Addressing these challenges is very necessary because of its implication for peace, unity, progress and better life. Undoubtedly, the new regions are yearning for various forms of infrastructure development all aimed at improving upon the socio-economic status of residents in the affected areas.
These challenges and concerns are known to the government, as well as the commission that was instituted to go through the process of creating the six new regions in various parts of the country.
Having gone through the process successfully and legally brought the regions into being, we need to do all we can to ensure that each of the regions is formidably equipped in terms of capacity building to address the challenges ahead, hence the recent capacity building workshop organised for assembly members in these areas.
Similarly, the visit by the President to the new regions and the donation of a number of vehicles to them, as well as construction works for Regional Coordinating Council buildings and other infrastructure show that things are on course to bring the new regions up to the level of expectation as far as development is concerned.
The battle has just begun and must continue unabated to its logical conclusion. If the world today is moving towards much integration, then within the context of nationhood, Ghana will also have to move towards greater integration of its people.
One notable issue that came to light during and after the creation of the new regions was the siting of regional capitals. Some opinion leaders vigorously fought for the siting of the regional capitals in their hometowns or areas.
This did not come as a surprise, seeing that everyone would want his or her hometown to emerge as a regional capital so as to be able to attract and accumulate more development programmes.

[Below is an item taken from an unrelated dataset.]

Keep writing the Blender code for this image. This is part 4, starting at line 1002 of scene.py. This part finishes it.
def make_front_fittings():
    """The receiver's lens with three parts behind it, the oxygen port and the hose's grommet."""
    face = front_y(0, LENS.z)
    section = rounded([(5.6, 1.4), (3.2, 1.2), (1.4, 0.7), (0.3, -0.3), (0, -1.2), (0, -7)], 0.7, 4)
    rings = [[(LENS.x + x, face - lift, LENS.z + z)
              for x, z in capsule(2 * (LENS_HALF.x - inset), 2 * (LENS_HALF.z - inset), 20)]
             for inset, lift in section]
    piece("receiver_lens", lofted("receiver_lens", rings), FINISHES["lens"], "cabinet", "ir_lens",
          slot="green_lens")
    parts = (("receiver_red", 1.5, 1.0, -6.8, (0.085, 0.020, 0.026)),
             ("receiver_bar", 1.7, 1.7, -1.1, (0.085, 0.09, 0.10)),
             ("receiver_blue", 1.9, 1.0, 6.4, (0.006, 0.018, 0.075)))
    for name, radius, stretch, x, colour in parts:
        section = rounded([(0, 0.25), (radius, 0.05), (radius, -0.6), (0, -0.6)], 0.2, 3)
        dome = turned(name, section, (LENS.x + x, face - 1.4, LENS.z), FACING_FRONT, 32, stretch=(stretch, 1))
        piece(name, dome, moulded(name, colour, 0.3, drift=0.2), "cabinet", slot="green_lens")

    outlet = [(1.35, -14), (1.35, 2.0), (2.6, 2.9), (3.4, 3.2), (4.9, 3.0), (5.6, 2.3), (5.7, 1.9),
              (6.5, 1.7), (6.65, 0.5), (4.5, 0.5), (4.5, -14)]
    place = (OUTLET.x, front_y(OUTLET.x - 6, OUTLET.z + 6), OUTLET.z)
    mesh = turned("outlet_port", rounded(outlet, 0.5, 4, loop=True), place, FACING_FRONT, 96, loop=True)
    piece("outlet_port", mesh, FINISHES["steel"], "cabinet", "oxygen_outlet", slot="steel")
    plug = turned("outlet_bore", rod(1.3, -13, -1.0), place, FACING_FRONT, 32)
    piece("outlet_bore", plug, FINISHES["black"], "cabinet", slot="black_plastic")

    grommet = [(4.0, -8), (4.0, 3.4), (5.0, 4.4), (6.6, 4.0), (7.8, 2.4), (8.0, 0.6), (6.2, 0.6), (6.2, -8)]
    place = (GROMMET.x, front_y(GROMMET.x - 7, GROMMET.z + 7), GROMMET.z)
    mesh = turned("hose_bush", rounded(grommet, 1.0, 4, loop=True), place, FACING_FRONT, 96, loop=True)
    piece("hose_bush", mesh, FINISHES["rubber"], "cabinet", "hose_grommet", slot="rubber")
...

The clamour for the regional capitals was based on the old paradigm of development which tends to focus on the siting of all development projects in the capital, leading to the neglect of substantial portions of remote areas within the same region.
The lesson learnt from the development of previous regional capitals, where all development projects were concentrated in the capital, is an outmoded paradigm that calls for immediate revision with regard to developing the new regional capitals In line with the new paradigm of development, a regional capital will no longer be made to possess all the good things that befit a regional capital but will ensure that all other development projects are consciously and equitably spread to all parts of the new regions that have just been created.

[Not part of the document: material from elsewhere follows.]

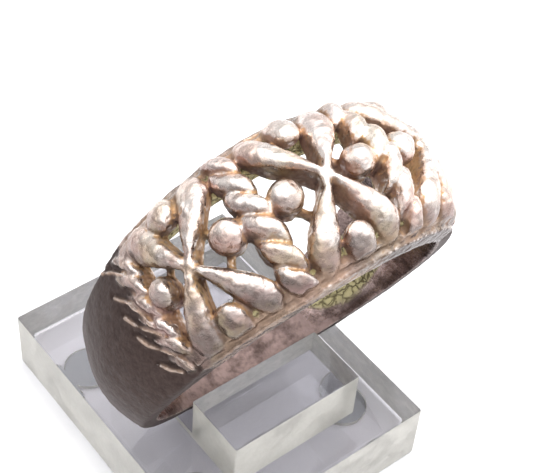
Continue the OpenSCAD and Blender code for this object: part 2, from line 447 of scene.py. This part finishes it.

This way, there will be fairness and equity for all people residing in other parts of the region. For example, extension of ministries may be located in the regional capital but regional hospitals and the construction of flats for workers may also be located in other areas.
Similarly, all parts of the region will be endowed with good lighting and water systems, educational institutions as well as good and dependable roads, among others.
This is what will make everybody proud irrespective of whether your area or town is made the capital or not.
One notable fact is that the issue of decentralisation, which is a crucial tool for the enhancement of the socio-economic development of the country, appears forgotten even by people who are expected to remind central and regional authorities to pay attention to the concept and apply it in their developmental agenda.
The formation of the new regions, having gone through various stages in line with Article 5 (2) of the constitution, should, therefore, be seen as a way of deepening decentralisation in the country and thereby ensuring that people are brought into the mainstream of economic democratisation and the ultimate purpose and realisation of the much-needed comprehensive national development.
This way, we will be able to construct the needed roads in all parts of the new regions and also can extend water and electricity to other areas within each of the regions. Similarly, health centres, educational and other facilities can also be equitably and fairly distributed to all parts.
At the end of it all, when things are carried out in this fair manner – and they surely will – there will be substantial improvement in the socio-economic status for all those residing in the new regions.
The writer is Director of Corporate Communications, Ghana Standards Authority.